Create tiny_vae_2d.py:

import torch
from torch import nn
torch.manual_seed(4)
cluster_a = torch.randn(128, 2) * 0.15 + torch.tensor([1.0, 0.0])
cluster_b = torch.randn(128, 2) * 0.15 + torch.tensor([-1.0, 0.0])
x = torch.cat([cluster_a, cluster_b], dim=0)
class TinyVAE(nn.Module):
def __init__(self):
super().__init__()
self.encoder = nn.Sequential(nn.Linear(2, 16), nn.ReLU())
self.mu = nn.Linear(16, 2)
self.logvar = nn.Linear(16, 2)
self.decoder = nn.Sequential(nn.Linear(2, 16), nn.ReLU(), nn.Linear(16, 2))
def reparameterize(self, mu, logvar):
std = torch.exp(0.5 * logvar)
eps = torch.randn_like(std)
return mu + eps * std
def forward(self, x):
h = self.encoder(x)
mu = self.mu(h)
logvar = self.logvar(h)
z = self.reparameterize(mu, logvar)
recon = self.decoder(z)
return recon, mu, logvar
model = TinyVAE()
opt = torch.optim.Adam(model.parameters(), lr=0.02)
for epoch in range(1, 201):
recon, mu, logvar = model(x)
recon_loss = ((recon - x) ** 2).mean()
kl = -0.5 * torch.mean(1 + logvar - mu.pow(2) - logvar.exp())
loss = recon_loss + 0.05 * kl
opt.zero_grad()
loss.backward()
opt.step()
if epoch in [1, 50, 100, 200]:
print(
f"epoch={epoch:03d} "
f"recon={recon_loss.item():.4f} "
f"kl={kl.item():.4f} "
f"loss={loss.item():.4f}"
)
with torch.no_grad():
z = torch.randn(5, 2)
samples = model.decoder(z)
rounded = [[round(v, 3) for v in row.tolist()] for row in samples]
print("generated_points")
print(rounded)

Run it:

Terminal window
python tiny_vae_2d.py

Expected output:

Terminal window
epoch=001 recon=0.5903 kl=0.0293 loss=0.5917
epoch=050 recon=0.0335 kl=0.9007 loss=0.0785
epoch=100 recon=0.0261 kl=0.8229 loss=0.0673
epoch=200 recon=0.0244 kl=0.7138 loss=0.0601
generated_points
[[1.075, -0.014], [-0.997, -0.001], [-1.118, -0.054], [0.553, 0.041], [0.74, 0.021]]

2D VAE lab result map

Read the output:

  • recon drops when the decoder learns to rebuild the 2D points.
  • kl does not need to become zero. It is a pressure toward a smooth latent prior.
  • generated_points are decoded from random z, not copied directly from training data.

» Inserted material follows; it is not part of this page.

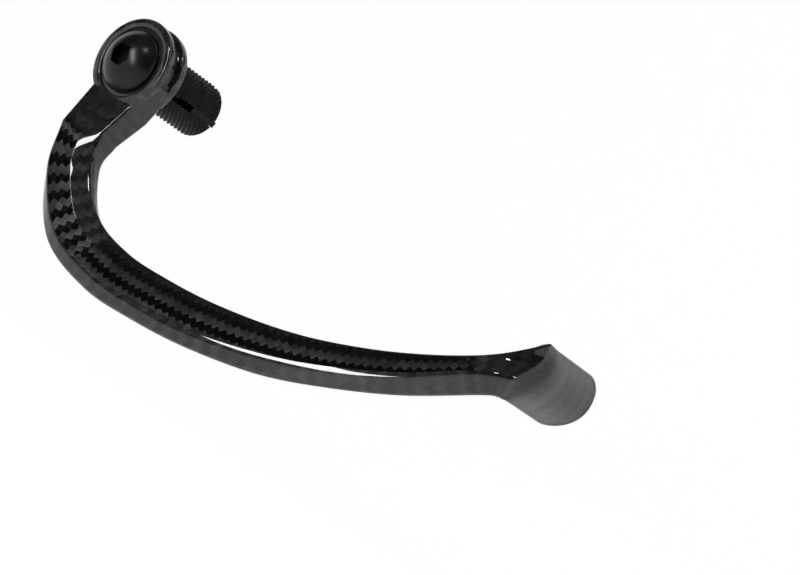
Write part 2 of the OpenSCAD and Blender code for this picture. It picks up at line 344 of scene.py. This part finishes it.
groove_width = boss_thick - 2 * flange_thick
groove_centre = boss_radius - groove_depth + groove_width / 2
back_rim, groove_rim, front_rim, hub_radius, round_sides = 0.5, 0.4, 0.8, 6, 192
boss_profile = [(0, 0), (0, hub_radius)]
boss_profile += arc(back_rim, boss_radius - back_rim, back_rim, 180, 90)
boss_profile += arc(flange_thick - groove_rim, boss_radius - groove_rim, groove_rim, 90, 20)
boss_profile += arc(boss_thick / 2, groove_centre, groove_width / 2, 185, 355, steps=24)
boss_profile += arc(boss_thick - flange_thick + groove_rim, boss_radius - groove_rim, groove_rim, 160, 90)
boss_profile += arc(boss_thick - front_rim, boss_radius - front_rim, front_rim, 90, 0)
boss_profile += [(boss_thick, hub_radius), (boss_thick, 0)]
boss = turned("boss", boss_profile, round_sides)
boss_map = boss.data.uv_layers.new(name="weave")
boss_zones = boss.data.uv_layers.new(name="zones")
boss_zones.data.foreach_set("uv", [wall_zone, boss_contrast] * len(boss.data.loops))
flat_side = 0.6
for face in boss.data.polygons:
    turns = [math.atan2(boss.data.vertices[v].co.z, boss.data.vertices[v].co.y) for v in face.vertices]
    base_turn = turns[0]
    for loop, v, turn in zip(face.loop_indices, face.vertices, turns):
        co = boss.data.vertices[v].co / MM
        if abs(face.normal.x) > flat_side:
            boss_map.data[loop].uv = (-co.z, -co.y)
        else:
            if turn - base_turn > math.pi:
                turn -= 2 * math.pi
            if base_turn - turn > math.pi:
                turn += 2 * math.pi
            boss_map.data[loop].uv = (turn * boss_radius, co.x)
seat_x = boss_thick - recess_depth
recess_lip, past_back, past_front = 0.7, 2, 1
bore_profile = [(-past_back, 0), (-past_back, screw_hole_radius), (seat_x, screw_hole_radius),
                (seat_x, recess_radius)]
bore_profile += arc(boss_thick - recess_lip, recess_radius + recess_lip, recess_lip, 270, 360)
bore_profile += [(boss_thick + past_front, recess_radius + recess_lip), (boss_thick + past_front, 0)]
bore_cut = turned("bore_cut", bore_profile, round_sides)


def combine(piece, tools):
    """Joins each tool to the piece or cuts it out, and leaves a plain mesh."""
    for operation, tool in tools:
        cut = piece.modifiers.new(operation, "BOOLEAN")
        cut.operation = operation
        cut.solver = "EXACT"
        cut.object = tool
    seen = piece.evaluated_get(bpy.context.evaluated_depsgraph_get())
    mesh = bpy.data.meshes.new_from_object(seen)
    piece.modifiers.clear()
    piece.data = mesh
    clean_shell(mesh)
    for _, tool in tools:
        bpy.data.objects.remove(tool)


combine(guard, [("UNION", boss), ("DIFFERENCE", bore_cut)])
turned_edge = 28
smooth(guard, turned_edge)
kink_ring, on_kink = loft[kink * rings_each, crease_point:3 * per_corner] * MM, 1e-5
for edge in guard.data.edges:
    ends = [np.array(guard.data.vertices[v].co) for v in edge.vertices]
    if all(np.min(np.linalg.norm(kink_ring - end, axis=1)) < on_kink for end in ends):
        edge.use_edge_sharp = True


class Wiring:
    """Short calls for the nodes of one material or group."""

    def __init__(self, tree):
        self.tree = tree

    def node(self, kind, values=None, **settings):
        made = self.tree.nodes.new(kind)
        for key, value in settings.items():
            setattr(made, key, value)
        for key, value in (values or {}).items():
            if isinstance(value, bpy.types.NodeSocket):
                self.tree.links.new(value, made.inputs[key])
            else:
                made.inputs[key].default_value = value
        return made

    def math(self, operation, *values):
        return self.node("ShaderNodeMath", dict(enumerate(values)), operation=operation).outputs[0]

    def blend(self, amount, low, high):
        made = self.node("ShaderNodeMix", {0: amount, 6: low, 7: high}, data_type="RGBA")
        return made.outputs[2]

    def range(self, value, low, high, to_low, to_high):
        return self.node("ShaderNodeMapRange", {0: value, 1: low, 2: high, 3: to_low, 4: to_high}).outputs[0]


def new_material(name):
    material = bpy.data.materials.new(name)
    material.use_nodes = True
    material.node_tree.nodes.clear()
    wiring = Wiring(material.node_tree)
    shader = wiring.node("ShaderNodeBsdfPrincipled")
    wiring.node("ShaderNodeOutputMaterial", {"Surface": shader.outputs[0]})
    return material, wiring, shader


# Each tow is 1.73 mm wide and lies at 45 degrees to the arm, so the twill's bands run straight across
# it at the elbow, and along it where the cloth is laid the other way round.
tow_width = 1.73
dark_tow, light_tow = (0.004, 0.004, 0.0045, 1), (0.06, 0.06, 0.062, 1)
dark_roughness, light_roughness = 0.75, (0.36, 0.5)
carbon, w, carbon_shader = new_material("lacquered_twill_carbon")
own_map = w.node("ShaderNodeUVMap", uv_map="weave")
flat = w.node("ShaderNodeSeparateXYZ", {0: own_map.outputs[0]})
u, v = flat.outputs[0], flat.outputs[1]
wander = w.node("ShaderNodeTexNoise", {"Vector": own_map.outputs[0], "Scale": 0.12, "Detail": 1.0})
wander_by = w.range(wander.outputs["Fac"], 0, 1, -0.6, 0.6)
u = w.math("ADD", u, wander_by)
slant_size = tow_width * math.sqrt(2)
p = w.math("DIVIDE", w.math("ADD", u, v), slant_size)
q = w.math("DIVIDE", w.math("SUBTRACT", u, v), slant_size)
zones = w.node("ShaderNodeSeparateXYZ", {0: w.node("ShaderNodeUVMap", uv_map="zones").outputs[0]})
sense = w.range(zones.outputs[0], 0.4, 0.6, 1.0, -1.0)
cell_sum = w.math("ADD", w.math("FLOOR", p), w.math("MULTIPLY", w.math("FLOOR", q), sense))
over = w.math("LESS_THAN", w.math("FLOORED_MODULO", cell_sum, 4.0), 2.0)
p_in, q_in = w.math("FRACT", p), w.math("FRACT", q)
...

For a VAE run, keep this record:

Recon Trend
reconstruction loss decreases
Kl Trend
KL stays nonzero but controlled
Sample Check
generated_points come from random z
Tradeoff
better reconstruction < smoother latent space
Next Probe
change KL weight and compare samples

This evidence is what separates a VAE from a plain autoencoder: the latent space should be usable for sampling, not only reconstruction.

ModelLearnsStrengthTypical weakness
Autoencodercompact representationreconstructionlatent space may not be easy to sample
VAEdistribution-shaped latent spacesmooth sampling and interpolationoutput can be blurry in image tasks
GANadversarial realismsharp-looking samplesunstable training and mode collapse
SignalHealthy directionWarning sign
reconstruction lossdecreases and stabilizesstays high
KL termnonzero but controlledcollapses to zero or dominates loss
generated samplesplausible and diverseall similar or meaningless
interpolationchanges smoothlyjumps or leaves data-like regions

The common deep-learning tradeoff:

better reconstruction <-> more regular latent space

You tune that tradeoff with the KL weight, often called beta in beta-VAE.

MistakeFix
thinking VAE is just autoencoder plus noisefocus on mu, logvar, KL, and a samplable latent space
ignoring reparameterizationremember z = mu + eps * std keeps gradients flowing
forcing KL too hard too earlyconsider smaller beta or KL warmup
judging only reconstructionalso inspect generated samples and interpolation
comparing VAE and GAN only by image sharpnesscompare stability, latent structure, and task fit
  1. Change the KL weight from 0.05 to 0.0. What happens to kl and generated samples?
  2. Change the KL weight to 0.5. Does reconstruction get worse?
  3. Decode points along a line from [-2, 0] to [2, 0]. Do outputs change smoothly?
  4. Replace ReLU with Tanh in the decoder. Does training still converge?
  5. Explain why VAE is useful for learning latent-space intuition even when GAN or diffusion produces sharper images.
Reference implementation and walkthrough
  1. With KL weight 0.0, the model behaves more like a plain autoencoder. Reconstruction may improve, but the latent space can become less smooth and harder to sample.
  2. With KL weight 0.5, the latent space is pushed harder toward the prior. Reconstruction may get blurrier or less accurate because the model gives up detail for regularity.
  3. Smooth changes along the decoded line indicate that nearby latent points map to related outputs. Sudden jumps suggest a poorly organized latent space.
  4. Tanh can converge, but activation scale changes. Watch reconstruction loss and generated samples rather than assuming it is better or worse.
  5. VAE makes the tradeoff between reconstruction and latent regularity explicit, which is excellent for understanding representation learning and later diffusion ideas.
  • VAE learns a latent distribution, not just a fixed code.
  • Reparameterization keeps sampling compatible with backpropagation.
  • The KL term makes latent space smoother and more samplable.
  • VAE is often easier to train than GAN, but may trade sharpness for structure.
  • Understanding VAE makes later diffusion and representation learning easier.